1965–66 Turkish Cup

Tournament details
- Country: Turkey
- Teams: 67

Final positions
- Champions: Galatasaray (4th title)
- Runners-up: Beşiktaş

Tournament statistics
- Matches played: 73
- Goals scored: 209 (2.86 per match)
- Top goal scorer(s): Abdullah Çevrim Selim Soydan (4 goals each)

= 1965–66 Turkish Cup =

The 1965–66 Turkish Cup was the 4th edition of the annual tournament that determined the association football Süper Lig Turkish Cup (Türkiye Kupası) champion under the auspices of the Turkish Football Federation (Türkiye Futbol Federasyonu; TFF). Galatasaray successfully contested Beşiktaş 1–0 in the final. The results of the tournament also determined which clubs would be promoted or relegated.

==Quarter-finals==
In the Quarter Finals round, Fenerbahçe, Galatasaray, Gençlerbirliği, and Beşiktaş advanced to the Semi-Finals round; Denizli Karagücü, Ankaragücü, Adana Demirspor, and Bursaspor were eliminated.

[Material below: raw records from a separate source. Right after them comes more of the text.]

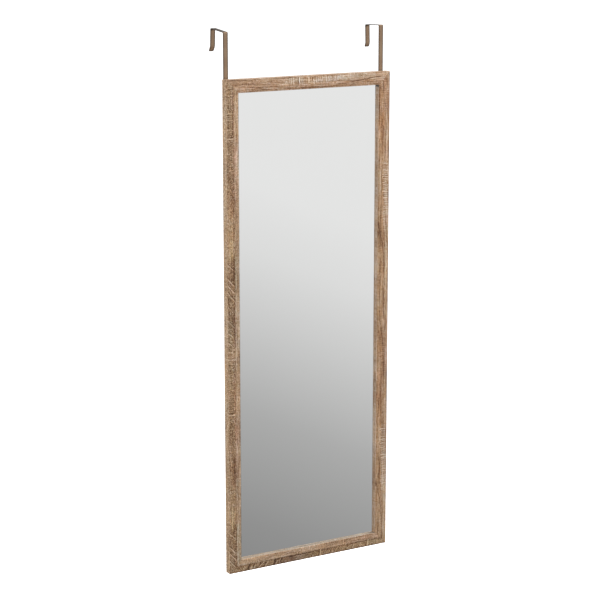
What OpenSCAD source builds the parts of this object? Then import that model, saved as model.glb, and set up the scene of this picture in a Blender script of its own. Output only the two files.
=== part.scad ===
// Over the door mirror.
// X runs to the right across the mirror, Y points away from the viewer into the door, Z is up.
// The origin is the middle of the door's top front edge: the door's top is the plane z = 0 and
// the face of the door that the mirror hangs on is the plane y = 0.

/* [Frame] */
// Outer width of the frame
frame_w = 360; // [300:10:420]
// Outer height of the frame
frame_h = 950; // [800:10:1200]
// Width of the frame's face, from the outer edge to the sight edge
face_w = 25; // [24:1:34]
// Thickness of the frame at its outer side
side_t = 16; // [15:1:20]
// Distance from the outer edge to the ridge line of the face
ridge_at = 16; // [13:0.5:18]
// Height of the ridge above the outer front edge
ridge_rise = 1.8; // [0.6:0.2:3]
// How far the inner slope falls from the ridge to the sight edge
inner_drop = 1.2; // [0.4:0.2:2]
// Radius of the foil-wrapped outer and sight edges
edge_r = 1; // [0.4:0.1:1.6]

/* [Mirror and back] */
// Depth of the glass behind the sight edge
recess = 7; // [6:0.5:9]
// Width of the rebate that holds the glass
rebate_w = 6; // [5:0.5:8]
// Gap between the glass edge and the rebate wall
glass_gap = 1; // [0.5:0.5:2]
// Thickness of the silvered glass
glass_t = 3; // [2:0.5:3]
// Thickness of the filler card
card_t = 1; // [0.5:0.5:1]
// Thickness of the backing board
board_t = 2.5; // [2:0.5:2.5]
// Distance from the frame's back to the face of the door
standoff = 4.5; // [4.4:0.1:6]

/* [Hooks] */
// Width of the steel strip
strip_w = 10; // [8:0.5:12]
// Thickness of the steel strip
strip_t = 1.2; // [1:0.1:1.5]
// Clear space between a hook's upright and its tongue
door_gap = 46; // [40:1:50]
// Height of the door's top above the top of the frame
hook_rise = 85; // [60:1:120]
// Straight length of the left tongue below the door's top
left_tongue = 32; // [20:1:45]
// Length of the left tongue's flared tip
left_flare = 11; // [8:1:16]
// Angle of the left tongue's flared tip, away from the door
left_flare_a = 28; // [15:1:40]
// How far the left tongue leans away from the door, in degrees
left_lean = 3; // [0:0.5:6]
// Straight length of the right tongue below the door's top
right_tongue = 34; // [20:1:45]
// Length of the right tongue's flared tip
right_flare = 8; // [7:1:16]
// Angle of the right tongue's flared tip, away from the door
right_flare_a = 24; // [15:1:40]
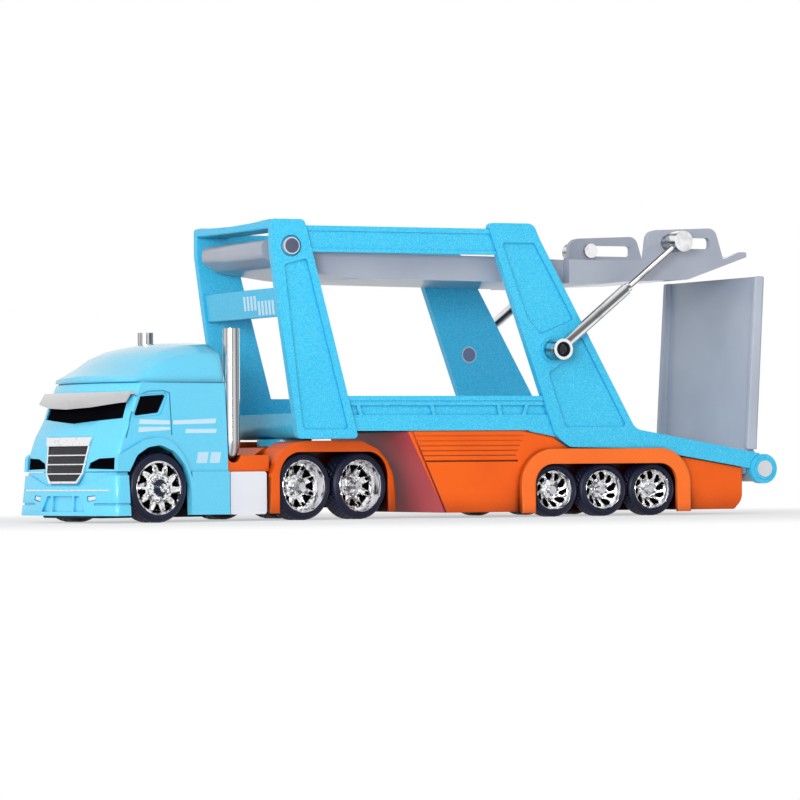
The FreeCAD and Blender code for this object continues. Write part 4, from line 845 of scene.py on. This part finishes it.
def floor():
    """A pale floor that half keeps the shadow under the object and turns plain white further out."""
    half_long, half_wide, reach = 0.26, 0.20, 3.0
    made = Finish("floor", (0.88, 0.88, 0.89), 0.9, spec=0.0)
    glow = node(made.tree, "ShaderNodeEmission", Color=(*PURE_WHITE, 1.0))
    away = made.measured(made.stretched((1 / half_long, 1 / half_wide, 0.0)), "LENGTH")
    fade = made.span(away, 0.35, 1.0, 0.5, 1.0, "SMOOTHSTEP")
    blended(made.tree, made.product(seen_openly(made.tree), fade), made.shader.outputs["BSDF"],
            glow.outputs["Emission"], made.tree.nodes["Material Output"].inputs["Surface"])
    mesh = bpy.data.meshes.new("floor")
    corners = [(-reach, -reach, 0), (reach, -reach, 0), (reach, reach, 0), (-reach, reach, 0)]
    mesh.from_pydata(corners, [], [(0, 1, 2, 3)])
    mesh.materials.append(made.mat)
    ground = bpy.data.objects.new("floor", mesh)
    bpy.context.scene.collection.objects.link(ground)


def backdrop():
    """A world that is seen white and lights the object with half of that."""
    world = bpy.data.worlds.new("studio")
    bpy.context.scene.world = world
    world.use_nodes = True
    tree = world.node_tree
    light = tree.nodes["Background"]
    light.inputs["Color"].default_value = (*PURE_WHITE, 1.0)
    light.inputs["Strength"].default_value = 0.5
    white = node(tree, "ShaderNodeBackground", Color=(*PURE_WHITE, 1.0), Strength=1.0)
    blended(tree, seen_openly(tree), light.outputs["Background"], white.outputs["Background"],
            tree.nodes["World Output"].inputs["Surface"])


def lamp(name, place, aim, size, power):
    data = bpy.data.lights.new(name, "AREA")
    data.shape = "SQUARE"
    data.size = size
    data.energy = power
    made = bpy.data.objects.new(name, data)
    made.location = place
    made.rotation_euler = (Vector(aim) - Vector(place)).to_track_quat("-Z", "Y").to_euler()
    bpy.context.scene.collection.objects.link(made)


floor()
backdrop()
lamp("key", (0.25, 0.9, 0.75), (0, 0, 0.03), 0.5, 1.8)
lamp("front", (0.9, 0.5, 0.35), (0.05, 0, 0.03), 0.4, 2.4)
lamp("side", (0.74, 1.0, 0.08), (-0.04, 0, 0.05), 0.4, 11.3)
lamp("behind", (-0.9, -0.9, 0.35), (0, 0, 0.04), 0.9, 2.5)
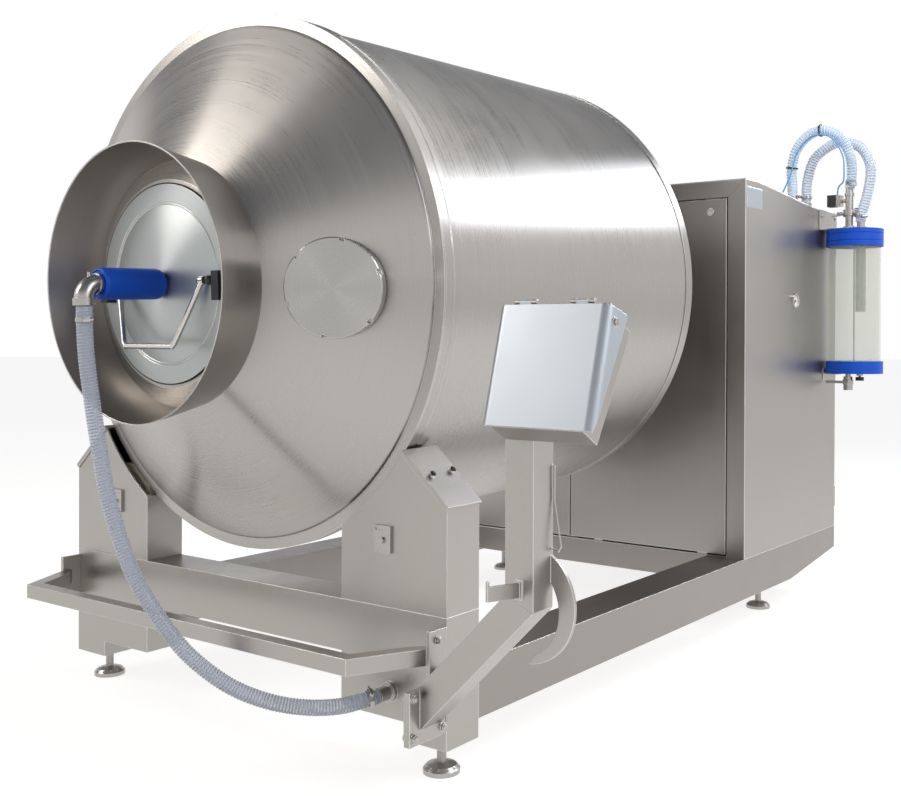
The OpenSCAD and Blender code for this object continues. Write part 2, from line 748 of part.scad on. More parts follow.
// fixed pins and knuckles of a rear door
module door_pins() {
    for (z = door_hinges) {
        cyl_z(door_pin - fit, z - 44, z + 44, door_hinge_x, door_hinge_y);
        for (k = [-45, 31]) {
            cyl_z(7, z + k, z + k + 14, door_hinge_x, door_hinge_y);
            box(frame_half - sheet, frame_half, rear_end - 12, door_hinge_y, z + k, z + k + 14);
        }
    }
}
// folded flange at the rear of a side
module rear_flange(x0, x1) {
    box(x0, x1, rear_end - sheet - 6, rear_end - 6, rail_top + sheet, cabinet_rear_top - 10);
}
module cabinet_side_right() color(steel) {
    difference() {
        side_shape(frame_half - sheet, frame_half);
        cyl_x(12, frame_half - 5, frame_half + 1, gauge_y, gauge_z);
    }
    door_pins();
    // blank plate
    box(frame_half, frame_half + 1, cabinet_front_y + 11, cabinet_front_y + 156,
        cabinet_top - 109, cabinet_top - 30);
    rear_flange(frame_half - 30, frame_half - sheet);
}
module cabinet_side_left() color(steel) {
    side_shape(-frame_half, -frame_half + sheet);
    mirror_x() door_pins();
    rear_flange(-frame_half + sheet, -frame_half + 30);
}
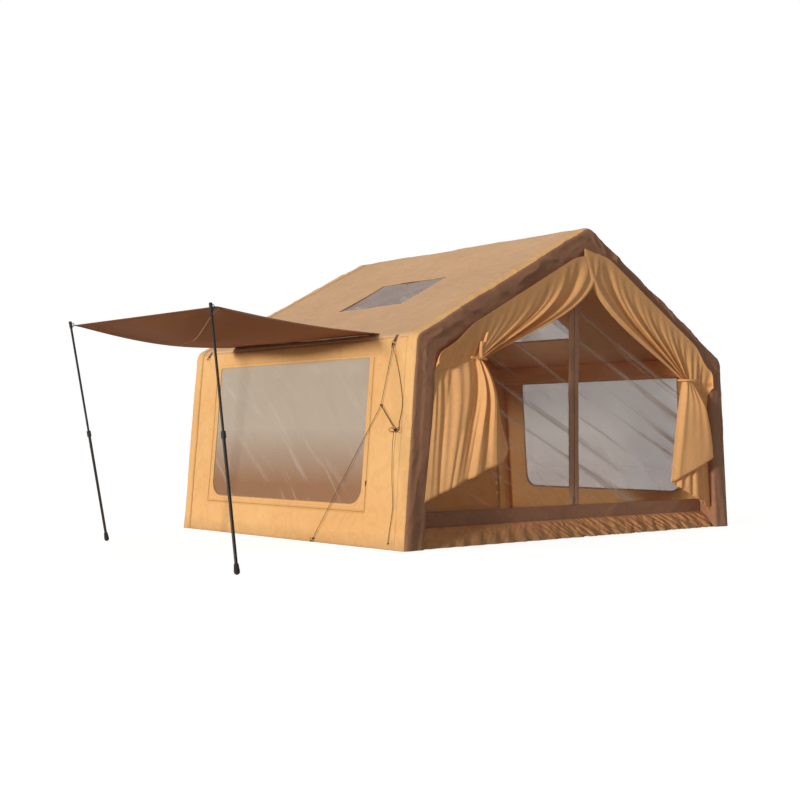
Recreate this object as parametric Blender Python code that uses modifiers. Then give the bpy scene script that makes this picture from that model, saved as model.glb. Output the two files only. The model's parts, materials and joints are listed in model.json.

| Team 1 | Agg.Tooltip Aggregate score | Team 2 | 1st leg | 2nd leg |
|---|---|---|---|---|
| Denizli Karagücü | 0–6 | Fenerbahçe | 0–2 | 0–4 |
| Galatasaray | 3–4 | Ankaragücü | 1–3 | 2–1 |
| Adana Demirspor | 2–6 | Gençlerbirliği | 1–1 | 1–5 |
| Bursaspor | 0–3 | Beşiktaş | 0–2 | 0–1 |

==Semi-finals==
In the Semi-Finals round, Galatasaray and Beşiktaş advanced to the final; Fenerbahçe and Gençlerbirliği were eliminated.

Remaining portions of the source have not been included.